One aspect of option pricing that I discuss in The Framework Investing is that very long-tenor options tend to be structurally mispriced. This mispricing allows for an intelligent investor to tilt the risk-reward equation in their favor when investing in LEAPS–especially LEAPS on companies whose statistical volatility is low.
Today, I noticed several news stories about new LEAPS being listed for some large market capitalization stocks. These options will expire in January 2016–giving an investor more than 26 months of economic exposure to the underlying companies.
At the VALUEx Vail conference hosted by Vitaliy Katsenelson, Kynikos Associates’ founder Jim Chanos presented what he described as his favorite short idea–Caterpillar. His argument deals with the company’s exposure to Chinese infrastructure overinvestment, which he believes to be an issue of epic proportions.
After listening to him speak, I pulled together a quick valuation of CAT and presented an option strategy to gain exposure to CAT’s downside using a put option. Vitaliy posted my CAT presentation on the web, so please take a look at that if you have not already.

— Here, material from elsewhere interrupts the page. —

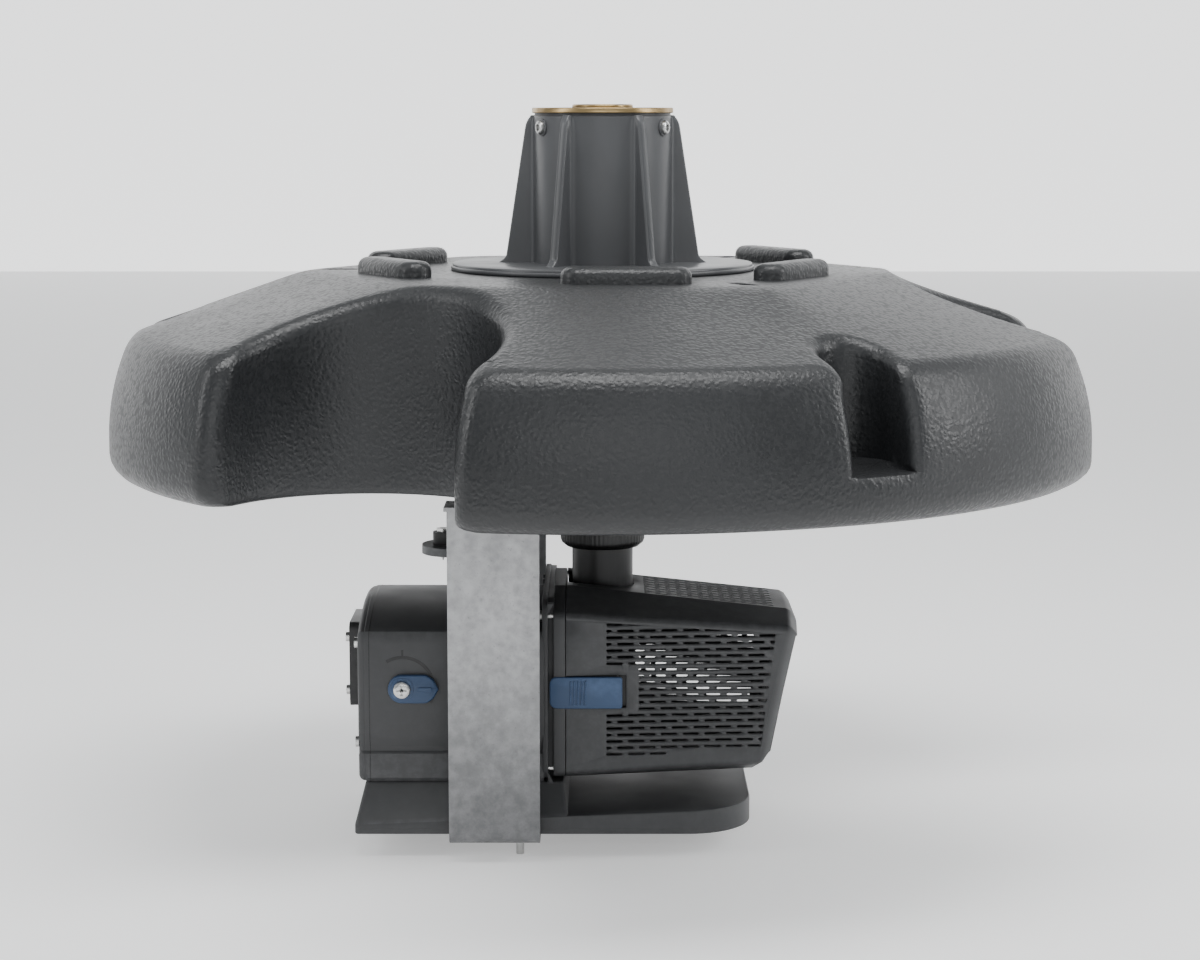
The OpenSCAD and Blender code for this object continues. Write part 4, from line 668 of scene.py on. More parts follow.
def float_outline(disc_r, grow, notch_share, notch_grow, n_rim=34):
    """The float's outline at one level, its rim shares, and 1 where a point belongs to a notch.

    notch_share moves the notch's points from the rim's circle (0) to the notch's own wall (1).
    """
    points, rim, notch = [], [], []
    for k in range(3):
        turn = SCALLOP_TURN + THIRD * k
        cuts = []
        for half, dist, at, corner in ((SCALLOP_HALF + grow, SCALLOP_DIST, turn, CORNER_ROUND),
                                       (NOTCH_HALF + notch_grow, NOTCH_DIST, turn + THIRD / 2, NOTCH_CORNER)):
            p, s, spread = cut_outline(half, dist, disc_r, corner)
            p = np.concatenate([p * [-1, 1], p[-2::-1]])
            s = np.concatenate([s, s[-2::-1]])
            if at != turn:
                along = np.linspace(-spread, spread, len(p))
                on_rim = np.stack([np.sin(np.radians(along)), np.cos(np.radians(along))], axis=1) * disc_r
                p = on_rim + (p - on_rim) * notch_share
                s = 1 + (s - 1) * notch_share
            a = math.radians(at)
            ax, ay = np.array([math.cos(a), math.sin(a)]), np.array([math.sin(a), -math.cos(a)])
            cuts.append((p[:, :1] * ax + p[:, 1:] * ay, s, at - spread, at + spread))
        for i, (p, s, _, end) in enumerate(cuts):
            points.append(p)
            rim.append(s)
            notch.append(np.full(len(p), float(i)))
            after = cuts[1][2] if i == 0 else cuts[0][2] + THIRD
            between = np.linspace(end, after, n_rim + 2)[1:-1]
            points.append(from_front(between, disc_r))
            rim.append(np.ones(n_rim))
            notch.append(np.zeros(n_rim))
    return np.concatenate(points), np.concatenate(rim), np.concatenate(notch)


def crease_rows(n):
    """Radius and height along the soft crease, from the leaning side to the top, by a quadratic curve."""
    start = np.array([side_radius(CREASE_H - CREASE_REACH), CREASE_H - CREASE_REACH])
    slope = (PLATEAU_H - CREASE_H) / (CREASE_R - APOTHEM - CREASE_EASE)
    middle = np.array([side_radius(CREASE_H + CREASE_UP), CREASE_H + CREASE_UP])
    end = middle + CREASE_REACH * np.array([-1.0, slope])
    t = np.linspace(0, 1, n)[:, None]
    return (1 - t) ** 2 * start + 2 * t * (1 - t) * middle + t ** 2 * end


def slot_ring(turn, grow):
    """Outline of one radial slot in the top, grown by that much."""
    p = stadium(SLOT_LENGTH + 2 * grow, SLOT_WIDTH + 2 * grow, 6)
    a = math.radians(turn)
    along, across = np.array([math.sin(a), -math.cos(a)]), np.array([math.cos(a), math.sin(a)])
    return (SLOT_R + p[:, :1]) * along + p[:, 1:] * across


def float_levels():
    """Levels from the underside up to the lip: rounded lower edge, wall with the notch's floor, and crease.

    Each has the rim's radius and height, the scallop's growth, the height in the cuts, how far the notch is
    open and the notch's growth.
    """
    levels = []
    for t in np.linspace(0, math.pi / 2, EDGE_ROWS):
        s, c = 1 - math.sin(t), 1 - math.cos(t)
        levels.append((FLOAT_R - SIDE_FILLET * s, SIDE_FILLET * c, LOWER_EDGE * s, LOWER_EDGE * c, 0.0, 0.0))
    levels += [(side_radius(h), h, 0.0, None, share, 0.0) for h, share in NOTCH_LEVELS]
    levels += [(side_radius(h), h, 0.0, None, 1.0, 0.0) for h in WALL_LEVELS]
    for (r, h), t in zip(crease_rows(LIP_ROWS), np.linspace(0, math.pi / 2, LIP_ROWS)):
        s, c = 1 - math.sin(t), 1 - math.cos(t)
        levels.append((r, h, LIP * c, -LIP * s, 1.0, NOTCH_LIP * c))
    return levels


def cut_wall(i, h, wall_h, roof, notch, straight_end):
    """Height of a level's points inside the scallops and notches, under a roof of that height."""
    if i < EDGE_ROWS:
        return np.full(len(roof), float(wall_h))
    if i >= straight_end:
        return roof + wall_h * np.where(notch > 0, NOTCH_LIP / LIP, 1.0)
    part = (i - EDGE_ROWS + 1) / (straight_end - EDGE_ROWS + 1)
    scallop_wall = LOWER_EDGE + (roof - LIP - LOWER_EDGE) * part
    up = max((h - NOTCH_OPEN) / (CREASE_H - NOTCH_OPEN), NOTCH_FIRST)
    notch_wall = h if h < NOTCH_RIM else NOTCH_FOOT + (roof - NOTCH_LIP - NOTCH_FOOT) * up
    return np.where(notch > 0, notch_wall, scallop_wall)


def side_grid():
    """Rows of points round the side from the underside to the lip, and their heights above the underside."""
    levels = float_levels()
    straight_end = len(levels) - LIP_ROWS
    grid, heights = [], []
    for i, (disc, h, grow, wall_h, share, notch_grow) in enumerate(levels):
        plan, rim, notch = float_outline(disc, grow, share, notch_grow)
        roof = top_height(plan[:, 0], plan[:, 1])
        wall = cut_wall(i, h, wall_h, roof, notch, straight_end)
        if i >= straight_end:
            t = (i - straight_end) / (LIP_ROWS - 1)
            away = plan / np.linalg.norm(plan, axis=1)[:, None]
            roof_end = top_height(*(away * levels[-1][0]).T)
            h = h + t * t * (roof_end - levels[-1][1]) + t * (roof - top_height(*(away * disc).T))
        z = rim * h + (1 - rim) * wall
        grid.append(np.column_stack([plan, z + FLOAT_Z]))
        heights.append(z)
    return grid, heights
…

|Caterpillar Valuation Range
Source: Company statements, IOI analysis
As I explain in The Framework Investing, it is better to gain upside exposure through LEAPS than to gain downside exposure, but if Chanos is right about the future direction of iron ore, the January 2015 puts mentioned in that presentation look attractive, and have gotten much cheaper since I originally presented the idea.
I have been meaning to do a more complete valuation of CAT since then, but keep getting sidetracked. This is another of my many back-burner projects that I hope to come back to soon.